US President Donald Trump hinted Tuesday he may attend the next White House Correspondents' Dinner -- an event he has shunned since taking office -- as no comedian is on the program.
"So-called comedian Michelle Wolf bombed so badly last year at the White House Correspondents' Dinner that this year, for the first time in decades, they will have an author instead of a comedian. Good first step in comeback of a dying evening and tradition! Maybe I will go?" Trump tweeted.
Wolf delivered a controversial star turn this year, mercilessly sending up White House spokeswoman Sarah Sanders, who was seated on the dais with her.
The day after Wolf's searing monologue, the then president of the White House Correspondents' Association, Margaret Talev, said the comedian's efforts were "not in the spirit of the mission" of celebrating a free press and "honoring civility."
And the April 27, 2019 event will break with the tradition of featuring a comedian, with the guest speech coming from historian and biographer Ron Chernow, who is best known for his biographies of Alexander Hamilton and two former US presidents.
The annual gala dates back to 1921, and from 1980 until 2017, presidents from both parties had attended, except for 1981, when president Ronald Reagan was recovering from being shot.

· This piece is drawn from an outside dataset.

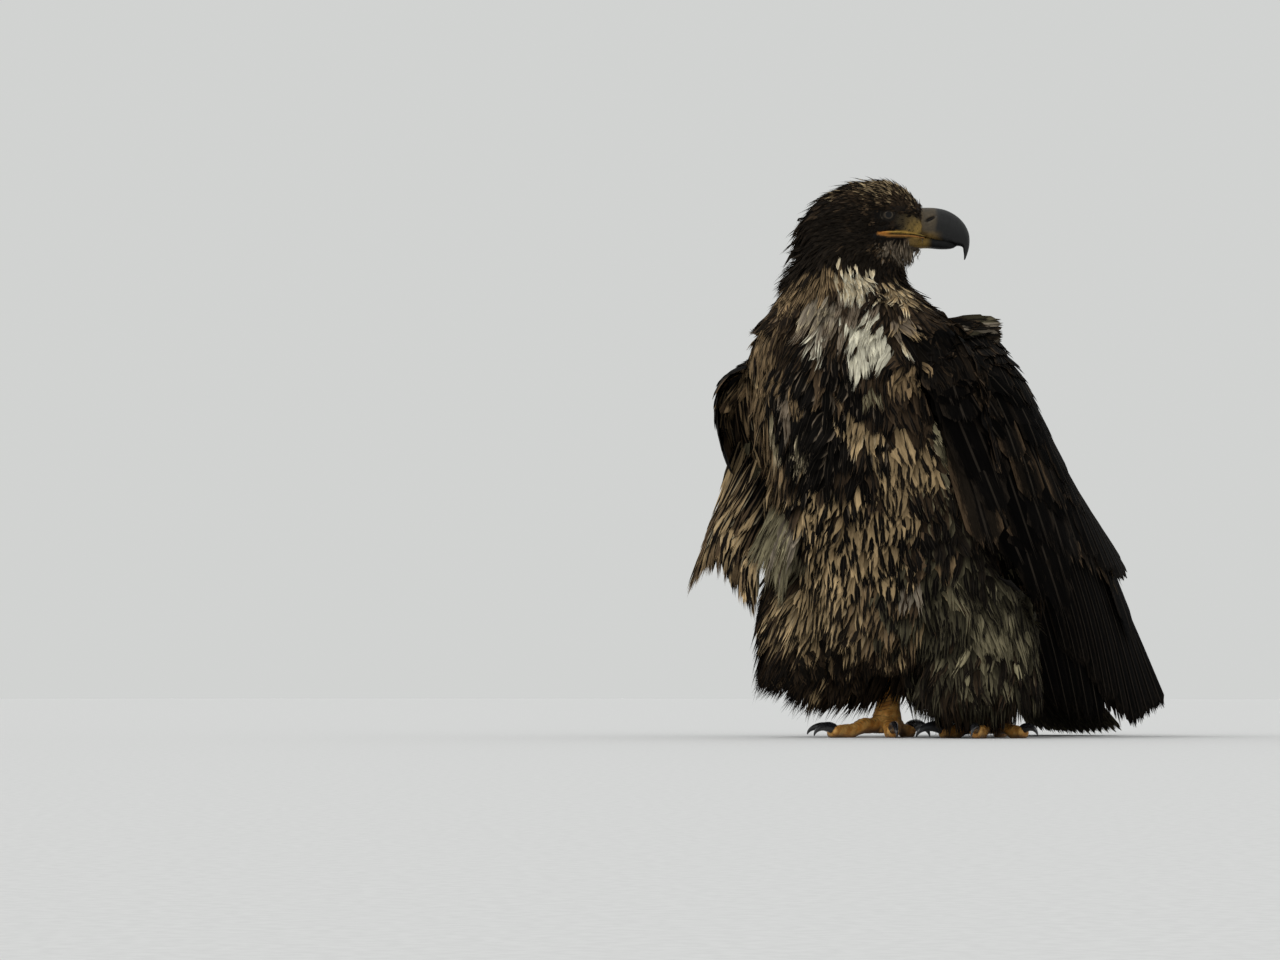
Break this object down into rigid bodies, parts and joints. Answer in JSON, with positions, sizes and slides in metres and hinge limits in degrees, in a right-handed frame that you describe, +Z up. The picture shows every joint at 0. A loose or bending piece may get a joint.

Presidents usually give a speech filled with self-deprecating comments and jabs at the press, after a comedian has taken aim at the commander-in-chief.
While Trump has not gone to the event since taking office, he did attend as a guest in 2011, when he was subjected to a blistering roast by then-president Barack Obama, who mocked the reality TV star for peddling the conspiracy theory that the Hawaii-born leader lacked a valid US birth certificate.